Breakdown of Patteri on kylmä, joten huone on viileä.
Questions & Answers about Patteri on kylmä, joten huone on viileä.
On is the 3rd-person singular present of olla (to be). Finnish typically keeps the copula in sentences like X on Y (X is Y), so repeating on in two clauses is normal:
- Patteri on kylmä
- huone on viileä
Omitting on would sound non-standard in neutral written Finnish (though very informal speech can sometimes drop parts).
They are predicative adjectives after olla (to be). In Finnish, predicative adjectives usually appear in the nominative when the subject is singular:
- patteri (singular) → kylmä
- huone (singular) → viileä
If the subject were plural, you’d typically see plural agreement: Patterit ovat kylmiä (often plural partitive) / Huoneet ovat viileitä.
Both relate to temperature, but they’re not identical:
- kylmä = cold (often clearly cold, unpleasantly cold, or just objectively cold)
- viileä = cool (milder than kylmä, often “a bit cool”)
So the sentence suggests the radiator is properly cold, and therefore the room feels cool (not necessarily freezing).
Joten means so / therefore, introducing a result.
- Cause → result: Patteri on kylmä, joten huone on viileä. (The radiator is cold, so the room is cool.)
Koska means because, introducing a reason.
- Result → reason: Huone on viileä, koska patteri on kylmä. (The room is cool because the radiator is cold.)
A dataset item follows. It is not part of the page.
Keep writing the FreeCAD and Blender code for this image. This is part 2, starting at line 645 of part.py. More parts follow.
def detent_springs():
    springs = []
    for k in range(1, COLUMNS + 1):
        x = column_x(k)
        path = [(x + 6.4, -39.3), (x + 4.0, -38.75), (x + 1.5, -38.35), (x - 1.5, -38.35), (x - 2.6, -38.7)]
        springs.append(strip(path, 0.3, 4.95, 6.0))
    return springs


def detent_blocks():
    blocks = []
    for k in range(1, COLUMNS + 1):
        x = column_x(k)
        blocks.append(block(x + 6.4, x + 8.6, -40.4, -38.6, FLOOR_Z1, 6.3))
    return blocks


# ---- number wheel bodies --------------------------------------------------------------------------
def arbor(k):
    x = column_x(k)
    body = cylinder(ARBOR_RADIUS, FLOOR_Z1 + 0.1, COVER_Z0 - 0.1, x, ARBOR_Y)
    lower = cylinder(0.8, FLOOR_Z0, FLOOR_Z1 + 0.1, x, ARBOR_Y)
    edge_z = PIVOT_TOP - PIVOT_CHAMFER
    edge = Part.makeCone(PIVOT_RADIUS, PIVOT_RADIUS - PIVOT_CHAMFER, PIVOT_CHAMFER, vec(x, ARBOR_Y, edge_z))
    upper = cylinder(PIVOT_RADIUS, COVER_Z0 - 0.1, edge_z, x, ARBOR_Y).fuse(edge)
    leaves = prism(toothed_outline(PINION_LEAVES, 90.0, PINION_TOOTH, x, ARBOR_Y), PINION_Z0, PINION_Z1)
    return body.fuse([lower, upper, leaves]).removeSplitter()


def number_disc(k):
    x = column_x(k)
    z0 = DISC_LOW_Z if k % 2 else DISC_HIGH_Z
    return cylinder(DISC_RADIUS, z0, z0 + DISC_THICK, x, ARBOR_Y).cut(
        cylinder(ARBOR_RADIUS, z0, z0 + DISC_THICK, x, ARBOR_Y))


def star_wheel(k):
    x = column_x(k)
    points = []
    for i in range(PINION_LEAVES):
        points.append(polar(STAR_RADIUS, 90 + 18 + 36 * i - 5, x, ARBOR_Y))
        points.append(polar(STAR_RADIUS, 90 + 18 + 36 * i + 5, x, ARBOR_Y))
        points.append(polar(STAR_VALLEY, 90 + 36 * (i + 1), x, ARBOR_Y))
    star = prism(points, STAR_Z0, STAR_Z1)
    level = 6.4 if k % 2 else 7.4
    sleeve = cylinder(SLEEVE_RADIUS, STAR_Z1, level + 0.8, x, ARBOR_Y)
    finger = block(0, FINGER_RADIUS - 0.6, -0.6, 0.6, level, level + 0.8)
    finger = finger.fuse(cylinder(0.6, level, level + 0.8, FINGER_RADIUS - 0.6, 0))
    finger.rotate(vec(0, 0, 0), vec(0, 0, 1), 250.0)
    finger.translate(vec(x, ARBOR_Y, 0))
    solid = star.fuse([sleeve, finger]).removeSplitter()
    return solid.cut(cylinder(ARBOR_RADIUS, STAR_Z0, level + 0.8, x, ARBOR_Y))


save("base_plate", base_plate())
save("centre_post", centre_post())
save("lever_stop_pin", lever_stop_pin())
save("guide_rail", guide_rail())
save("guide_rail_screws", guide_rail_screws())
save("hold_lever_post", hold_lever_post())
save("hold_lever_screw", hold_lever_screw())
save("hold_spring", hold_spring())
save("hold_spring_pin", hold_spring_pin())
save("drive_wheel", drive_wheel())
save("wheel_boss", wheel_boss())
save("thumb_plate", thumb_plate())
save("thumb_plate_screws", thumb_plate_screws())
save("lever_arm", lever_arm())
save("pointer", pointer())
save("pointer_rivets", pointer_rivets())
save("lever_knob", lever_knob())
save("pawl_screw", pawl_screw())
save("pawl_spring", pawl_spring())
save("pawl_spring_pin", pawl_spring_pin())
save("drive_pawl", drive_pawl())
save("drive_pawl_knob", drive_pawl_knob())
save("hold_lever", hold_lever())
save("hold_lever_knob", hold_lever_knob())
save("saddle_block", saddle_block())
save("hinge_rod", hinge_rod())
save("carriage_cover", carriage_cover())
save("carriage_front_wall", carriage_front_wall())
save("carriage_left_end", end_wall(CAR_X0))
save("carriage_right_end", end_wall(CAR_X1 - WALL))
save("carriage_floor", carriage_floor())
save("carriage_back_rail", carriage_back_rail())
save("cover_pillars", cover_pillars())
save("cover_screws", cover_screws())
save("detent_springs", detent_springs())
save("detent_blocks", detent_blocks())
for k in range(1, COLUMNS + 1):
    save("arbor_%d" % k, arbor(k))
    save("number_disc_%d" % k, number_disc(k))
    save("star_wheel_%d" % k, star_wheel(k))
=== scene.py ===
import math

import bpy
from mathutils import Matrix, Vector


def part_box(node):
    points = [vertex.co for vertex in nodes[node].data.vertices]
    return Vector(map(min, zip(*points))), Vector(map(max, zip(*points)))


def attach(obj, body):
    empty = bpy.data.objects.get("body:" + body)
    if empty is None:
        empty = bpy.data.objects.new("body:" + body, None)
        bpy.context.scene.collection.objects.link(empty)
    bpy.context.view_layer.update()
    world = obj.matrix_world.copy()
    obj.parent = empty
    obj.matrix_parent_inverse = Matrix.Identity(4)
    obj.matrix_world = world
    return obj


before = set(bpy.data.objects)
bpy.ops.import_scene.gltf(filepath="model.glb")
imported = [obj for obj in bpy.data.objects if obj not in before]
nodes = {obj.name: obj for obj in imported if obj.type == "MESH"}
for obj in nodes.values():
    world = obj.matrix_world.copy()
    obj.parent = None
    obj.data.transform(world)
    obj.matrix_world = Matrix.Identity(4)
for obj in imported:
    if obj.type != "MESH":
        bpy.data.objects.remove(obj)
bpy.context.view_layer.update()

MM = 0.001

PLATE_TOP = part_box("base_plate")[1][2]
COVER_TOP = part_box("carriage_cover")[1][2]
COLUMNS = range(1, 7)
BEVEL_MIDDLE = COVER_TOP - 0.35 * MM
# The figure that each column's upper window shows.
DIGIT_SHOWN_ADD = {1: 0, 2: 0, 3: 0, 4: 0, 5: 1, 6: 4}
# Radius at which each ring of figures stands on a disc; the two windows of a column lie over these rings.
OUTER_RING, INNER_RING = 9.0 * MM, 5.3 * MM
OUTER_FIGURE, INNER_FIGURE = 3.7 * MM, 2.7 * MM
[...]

Both are fine; they just package the information differently.
Yes, typically. Joten introduces a new clause, and Finnish normally uses a comma to separate two independent clauses like this:
Patteri on kylmä, joten huone on viileä.
In very casual writing you might see punctuation reduced, but standard Finnish uses the comma.
You can, but you’d normally also change the connector:
- With joten (result marker), the cause usually comes first: A, joten B.
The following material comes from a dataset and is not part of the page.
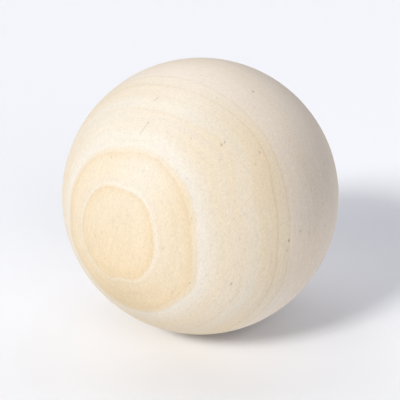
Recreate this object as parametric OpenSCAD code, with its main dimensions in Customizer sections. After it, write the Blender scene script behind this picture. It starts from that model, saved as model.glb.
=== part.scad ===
// Croquet ball: one solid ball turned from a single block of pale, bare wood.
// Millimetres, +Z up. The origin is the centre of the ball, which meets the ground at its lowest point.

/* [Ball] */
// Diameter of the finished ball: 92 is the regulation size, and small garden sets use 70
ball_d = 92; // [70:1:92]

/* [Hidden] */

// Segments round the ball, fine enough for a smooth preview
ball_segments = 180;
bare_wood = [0.90, 0.80, 0.66];

// The whole ball is one piece: it has no core, shell, seam, plug or insert
module ball() {
    color(bare_wood)
        sphere(d = ball_d, $fn = ball_segments);
}

ball();
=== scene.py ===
"""A bare wooden croquet ball: its turned surface, its growth rings and pores, and a pale studio."""
import math
from collections import namedtuple

import bmesh
import bpy
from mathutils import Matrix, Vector, noise


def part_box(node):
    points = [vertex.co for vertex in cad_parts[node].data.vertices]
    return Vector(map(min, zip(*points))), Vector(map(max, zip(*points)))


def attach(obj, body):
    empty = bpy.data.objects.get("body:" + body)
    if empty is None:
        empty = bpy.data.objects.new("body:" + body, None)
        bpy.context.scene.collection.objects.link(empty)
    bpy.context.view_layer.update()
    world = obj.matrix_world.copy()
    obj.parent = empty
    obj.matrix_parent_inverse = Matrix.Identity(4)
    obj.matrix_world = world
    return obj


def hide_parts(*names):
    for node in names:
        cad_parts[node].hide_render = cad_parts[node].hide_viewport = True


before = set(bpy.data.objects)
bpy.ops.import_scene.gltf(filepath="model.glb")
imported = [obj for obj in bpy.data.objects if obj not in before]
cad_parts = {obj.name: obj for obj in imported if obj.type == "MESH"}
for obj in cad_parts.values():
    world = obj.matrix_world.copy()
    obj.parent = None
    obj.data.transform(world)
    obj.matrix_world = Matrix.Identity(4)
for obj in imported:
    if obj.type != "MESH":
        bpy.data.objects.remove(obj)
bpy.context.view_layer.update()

# --- Sizes and places, in metres unless a name says mm ---------------------------------------------
MM = 0.001
LOW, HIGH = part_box("ball")
CENTRE = (LOW + HIGH) / 2
RADIUS = (HIGH.z - LOW.z) / 2
RADIUS_MM = RADIUS / MM

# The log that the ball was cut from. POLE points from the ball's centre to the pith, far outside it,
# and the rings meet the surface round POLE as ovals. GRAIN runs along the fibres.
POLE = Vector((-0.59, -0.80, 0.08)).normalized()
ACROSS = Vector((0.20, -0.03, 0.98)).cross(POLE).normalized()
GRAIN = POLE.cross(ACROSS).normalized()
PITH_DISTANCE_MM = 190.0

# Drying shrinks wood most across the grain along the rings, less through them, and hardly lengthwise.
SHRINK_ALONG_RINGS_MM = 0.08
SHRINK_THROUGH_RINGS_MM = 0.05


def direction(azimuth, elevation):
    """Unit vector; azimuth 0 faces the viewer and grows to the viewer's right, in degrees."""
    a, e = math.radians(azimuth), math.radians(elevation)
    return Vector((math.sin(a) * math.cos(e), -math.cos(a) * math.cos(e), math.sin(e)))


# --- Surface marks: open vessels and nicks, each a short groove along the grain -----------------------
# Azimuth and elevation in whole degrees, as in direction(); dark is how brown the groove looks, 0 to 1.
Mark = namedtuple("Mark", "azimuth elevation length_mm width_mm depth_mm dark")
MARKS = [
    Mark(-34, 48, 4.0, 0.28, 0.10, 0.30),
    Mark(-33, 51, 0.4, 0.50, 0.16, 0.45),
    Mark(-39, 62, 1.8, 0.36, 0.12, 0.42),
    Mark(54, 64, 0.3, 0.60, 0.16, 0.62),
    Mark(79, 62, 0.9, 0.36, 0.10, 0.30),
    Mark(11, 44, 0.4, 0.50, 0.14, 0.60),
    Mark(13, 45, 0.5, 0.40, 0.12, 0.42),
    Mark(-5, 47, 0.3, 0.40, 0.08, 0.28),
    Mark(30, 39, 0.4, 0.48, 0.12, 0.45),
    Mark(26, 35, 0.3, 0.40, 0.08, 0.30),
    Mark(36, 3, 0.4, 0.52, 0.15, 0.75),
    Mark(42, 5, 0.5, 0.42, 0.10, 0.45),
    Mark(58, 11, 0.4, 0.48, 0.10, 0.40),
    Mark(59, 1, 0.6, 0.44, 0.10, 0.35),
    Mark(15, 8, 0.4, 0.40, 0.08, 0.25),
    Mark(13, 16, 0.4, 0.40, 0.08, 0.25),
    Mark(12, -11, 0.7, 0.50, 0.14, 0.55),
    Mark(20, -38, 0.6, 0.44, 0.12, 0.40),
    Mark(-11, -15, 1.2, 0.34, 0.09, 0.32),
    Mark(-4, -10, 0.4, 0.44, 0.10, 0.45),
    Mark(-41, 5, 0.4, 0.40, 0.08, 0.28),
    Mark(118, 22, 3.1, 0.34, 0.14, 0.45),
    Mark(97, -18, 0.6, 0.45, 0.12, 0.45),
    Mark(142, 48, 0.5, 0.50, 0.13, 0.50),
    Mark(171, 5, 2.4, 0.32, 0.12, 0.40),
    Mark(-152, 33, 0.7, 0.42, 0.12, 0.45),
    Mark(-128, -9, 3.6, 0.30, 0.12, 0.38),
    Mark(-96, 17, 0.5, 0.45, 0.12, 0.42),
    Mark(-84, 41, 1.6, 0.34, 0.12, 0.35),
    Mark(-160, -41, 0.7, 0.45, 0.12, 0.45),
]


def mark_line(mark):
    """The two ends of a mark on the sphere, in mm from the centre."""
    middle = direction(mark.azimuth, mark.elevation) * RADIUS_MM
    normal = middle.normalized()
    run = (GRAIN - normal * GRAIN.dot(normal)).normalized()
    half = run * mark.length_mm / 2
    return middle - half, middle + half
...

- If you start with the result, you’d more naturally use koska: B, koska A.
You can create other valid structures, but this is the most natural pairing.
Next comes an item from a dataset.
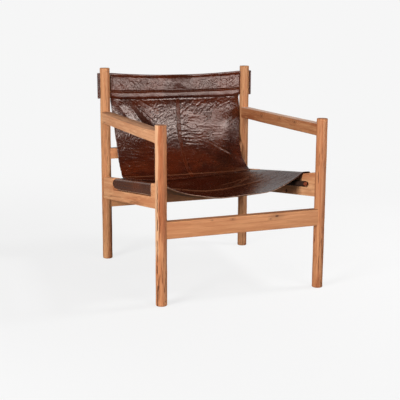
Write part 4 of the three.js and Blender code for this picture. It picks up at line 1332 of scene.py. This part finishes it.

Word order is flexible, but neutral statements usually follow subject + verb + complement:
Patteri on kylmä.
Reordering like Kylmä on patteri is possible but marked and context-dependent (it can sound poetic, contrastive, or like you’re correcting someone). For a learner, the given order is the safest default.
Finnish often describes room temperature either by stating a property of the room (Huone on viileä) or by using a location-based structure. Both exist:
- Huone on viileä. = The room is cool.
- Huoneessa on viileää. = It’s cool in the room. (literally “In the room there is coolness,” with huoneessa = in the room and often partitive viileää.)
The chosen sentence uses the simpler “room-as-subject” style.
A few practical points:
- joten: the j is like English y in yes → roughly YO-ten (with Finnish short vowels).
- viileä: long ii matters (hold it longer) → vii-le-ä. The final ä is like the vowel in British English cat (but cleaner), not like ay.
- Finnish stress is usually on the first syllable: PAtteri, KYlmä, HUone, VIIleä.